SIGNE DEAN 7 JUL 2017
A new study has revealed that compounds present in the Martian soil can wipe out whole bacterial cultures within minutes.

Researchers have had their suspicions over whether microorganisms can actually survive on the surface of the Red Planet, and now lab tests are spelling doom for any potential little green bacteria. And yeah, growing potatoes on Mars might be more difficult than we thought.

The problem here lies with perchlorates - chlorine-containing chemical compounds that we first detected on Mars back in 2008. These salty compounds are also what makes water on the Martian surface stay liquid, essentially turning it into brine.

Perchlorates are considered toxic for people, but they don't necessarily pose a problem for microbes. And because they keep surface water liquid, on Mars the presence of these compounds could even be beneficial for life - or so we thought.

Researchers from the University of Edinburgh have now confirmed that when you pair the compounds with intense ultraviolet (UV) light exposure, things become grim for any life forms.

"Perchlorate, although stable at room temperature, is a powerful oxidant when activated, for instance at high temperatures," the team writes in the study.

One way to turn a perchlorate into an oxidant is to expose it to UV light, and since Mars has a much thinner atmosphere than Earth, there's plenty of this kind of radiation on its surface.

The scientists took a common spacecraft-loving bacteria, Bacillus subtilis, and subjected them to Mars-like conditions.

The bacteria got a swim in a magnesium perchlorate solution of a similar concentration to how it's found on Mars, and then got exposed to UV light of the same general wavelength as that which bathes the Martian surface.

None of the bacteria survived this test. In fact, they died within 30 seconds.

The team also exposed the bacteria to UV rays without the presence of perchlorates, but even that still wiped the colony out within about a minute.

Of course, a planet's surface is not as barren and wet as a petri dish. With that in mind, the researchers also tested a scenario in which the microbes hung out on Mars 'rock analogues' made out of silica.

These conditions made it slightly easier on B. subtilis, but unfortunately most of them still died out. Which means that if there's life on Mars to be found, it's probably hiding quite far down beneath the surface of the planet.

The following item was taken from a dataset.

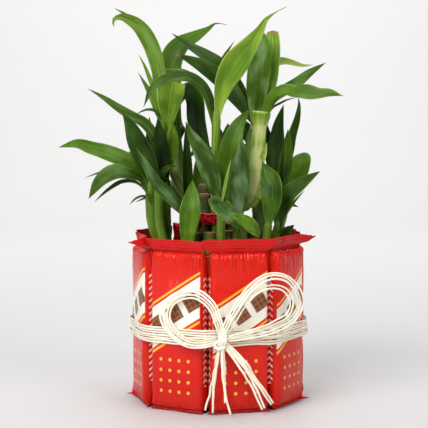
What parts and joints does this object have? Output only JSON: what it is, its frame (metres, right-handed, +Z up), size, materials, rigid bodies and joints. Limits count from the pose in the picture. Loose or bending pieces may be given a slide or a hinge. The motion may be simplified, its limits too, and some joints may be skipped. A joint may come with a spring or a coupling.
{
  "type": "lucky bamboo",
  "caption": "Lucky bamboo canes with leafy shoots in a glass vase of water, ringed by wrapped sweet bars that are tied with a raffia bow.",
  "frame": {"origin": "centre of the vase's base, on the surface that the object stands on", "axes": "+Z up along the vase's axis; the raffia bow faces -Y; +X is to the right of the bow as seen from the front"},
  "size_m": [0.1902, 0.1409, 0.2669],
  "materials": {
    "plant": "satin leaf and stem",
    "glass": "clear glass",
    "water": "clear water",
    "ribbon": "metallic foil ribbon",
    "wrapper": "glossy printed film",
    "raffia": "dry natural fibre"
  },
  "bodies": {
    "root": {"cane_innerMiddle": "plant", "cane_innerFront": "plant", "cane_innerFrontRight": "plant", "cane_innerBackRight": "plant", "cane_innerBack": "plant", "cane_innerBackLeft": "plant", "cane_innerFrontLeft": "plant", "cane_outer1": "plant", "cane_outer2": "plant", "cane_outer3": "plant", "cane_outer4": "plant", "cane_outer5": "plant", "cane_outer6": "plant", "cane_outer7": "plant", "cane_outer8": "plant", "cane_outer9": "plant", "cane_outer10": "plant", "cane_outer11": "plant", "cane_outer12": "plant", "bar_1": "wrapper", "bar_2": "wrapper", "bar_3": "wrapper", "bar_4": "wrapper", "bar_5": "wrapper", "bar_6": "wrapper", "bar_7": "wrapper", "bar_8": "wrapper", "vase": "glass", "water": "water", "ribbon_inner": "ribbon", "ribbon_outer": "ribbon", "raffia_tie": "raffia"}
  },
  "joints": []
}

"Although the toxic effects of oxidants on the Martian surface have been suspected for some time, our observations show that the surface of present-day Mars is highly deleterious to cells, caused by a toxic cocktail of oxidants, iron oxides, perchlorates and UV irradiation," the researchers write.

If the salty brines trickling across the rocks on Mars really are concentrated perchlorate streams, that's not an environment fit for sustaining life. And because perchlorates are all over the Martian soil, the team says this basically renders much of the planet's surface uninhabitable.

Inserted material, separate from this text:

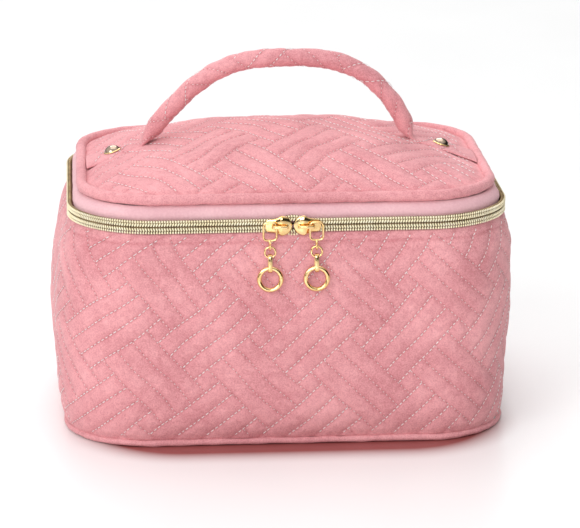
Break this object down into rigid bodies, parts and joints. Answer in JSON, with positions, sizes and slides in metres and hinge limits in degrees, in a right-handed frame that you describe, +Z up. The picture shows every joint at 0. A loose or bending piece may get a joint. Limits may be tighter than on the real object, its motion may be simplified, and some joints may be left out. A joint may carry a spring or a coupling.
{
  "type": "makeup bag",
  "caption": "Quilted velvet makeup bag with a domed lid, a gold coil zip with ring pulls round its mouth, a padded top handle held by domed rivets, and a stiff flat base.",
  "frame": {"origin": "on the ground, under the middle of the base", "axes": "+X along the bag's length, to the viewer's right when facing its front; -Y towards the front, where the zip sliders meet; +Z up"},
  "size_m": [0.226, 0.1716, 0.1758],
  "materials": {
    "velvet": "dusty pink short-pile velvet",
    "tape": "pink knitted zip tape and binding",
    "lining": "plain woven pink lining",
    "foam": "white wadding",
    "board": "plain stiffening board",
    "coil": "metallised gold nylon coil",
    "gold": "polished pale gold plating"
  },
  "bodies": {
    "bag": {"quilted_wall": "velvet", "base_welt": "velvet", "base_panel": "velvet", "base_board": "board", "wall_foam": "foam", "body_lining": "lining", "mouth_binding": "tape", "zip_tape_lower": "tape", "zip_coil_lower": "coil", "hinge_leaf_lower": "velvet"},
    "lid": {"quilted_lid": "velvet", "lid_foam": "foam", "lid_lining": "lining", "lid_piping": "velvet", "lid_binding": "tape", "zip_tape_upper": "tape", "zip_coil_upper": "coil", "hinge_leaf_upper": "velvet", "handle_tab_left": "velvet", "handle_tab_right": "velvet", "rivet_cap_left": "gold", "rivet_cap_right": "gold", "rivet_back_left": "gold", "rivet_back_right": "gold"},
    "handle": {"handle_cover": "velvet", "handle_core": "foam"},
    "slider_left": {"slider_left": "gold"},
    "frame_left": {"pull_frame_left": "gold"},
    "small_ring_left": {"pull_small_ring_left": "gold"},
    "link_left": {"pull_link_left": "gold"},
    "big_ring_left": {"pull_big_ring_left": "gold"},
    "slider_right": {"slider_right": "gold"},
    "frame_right": {"pull_frame_right": "gold"},
    "small_ring_right": {"pull_small_ring_right": "gold"},
    "link_right": {"pull_link_right": "gold"},
    "big_ring_right": {"pull_big_ring_right": "gold"}
  },
  "joints": [
    {"name": "lid_hinge", "type": "hinge", "parent": "bag", "child": "lid", "pos_m": [0, 0.0812, 0.108], "axis": [-1, 0, 0], "range_deg": [0, 110]},
    {"name": "handle_lean", "type": "hinge", "parent": "lid", "child": "handle", "pos_m": [-0.0018, 0, 0.1312], "axis": [1, 0, 0], "range_deg": [-40, 40], "stiffness_Nm_per_rad": 0.02},
    {"name": "slider_left_run", "type": "slide", "parent": "bag", "child": "slider_left", "axis": [-1, 0, 0], "range_m": [0, 0.046]},
    {"name": "frame_left_swing", "type": "hinge", "parent": "slider_left", "child": "frame_left", "pos_m": [-0.01085, -0.0858, 0.108], "axis": [-1, 0, 0], "range_deg": [0, 28]},
    {"name": "small_ring_left_swing", "type": "hinge", "parent": "frame_left", "child": "small_ring_left", "pos_m": [-0.01085, -0.08494, 0.09864], "axis": [-1, 0, 0], "range_deg": [0, 45]},
    {"name": "link_left_swing", "type": "hinge", "parent": "small_ring_left", "child": "link_left", "pos_m": [-0.01085, -0.0852, 0.09365], "axis": [-1, 0, 0], "range_deg": [0, 45]},
    {"name": "big_ring_left_swing", "type": "hinge", "parent": "link_left", "child": "big_ring_left", "pos_m": [-0.01085, -0.08547, 0.08851], "axis": [-1, 0, 0], "range_deg": [0, 45]},
    {"name": "slider_right_run", "type": "slide", "parent": "bag", "child": "slider_right", "axis": [1, 0, 0], "range_m": [0, 0.046]},
    {"name": "frame_right_swing", "type": "hinge", "parent": "slider_right", "child": "frame_right", "pos_m": [0.01085, -0.0858, 0.108], "axis": [-1, 0, 0], "range_deg": [0, 28]},
    {"name": "small_ring_right_swing", "type": "hinge", "parent": "frame_right", "child": "small_ring_right", "pos_m": [0.01085, -0.08494, 0.09864], "axis": [-1, 0, 0], "range_deg": [0, 45]},
    {"name": "link_right_swing", "type": "hinge", "parent": "small_ring_right", "child": "link_right", "pos_m": [0.01085, -0.0852, 0.09365], "axis": [-1, 0, 0], "range_deg": [0, 45]},
    {"name": "big_ring_right_swing", "type": "hinge", "parent": "link_right", "child": "big_ring_right", "pos_m": [0.01085, -0.08547, 0.08851], "axis": [-1, 0, 0], "range_deg": [0, 45]}
  ]
}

But there's also a positive. If Mars soil kills Earth's microbes on contact, that could actually be a good thing when it comes to planetary protection - there's less of a chance that our future Mars missions could irreparably contaminate the neighbouring planet.

The scientists are hoping to do follow-up work to find out exactly how the deadly cocktail on Mars surface kills living cells.

The study has been published in Scientific Reports.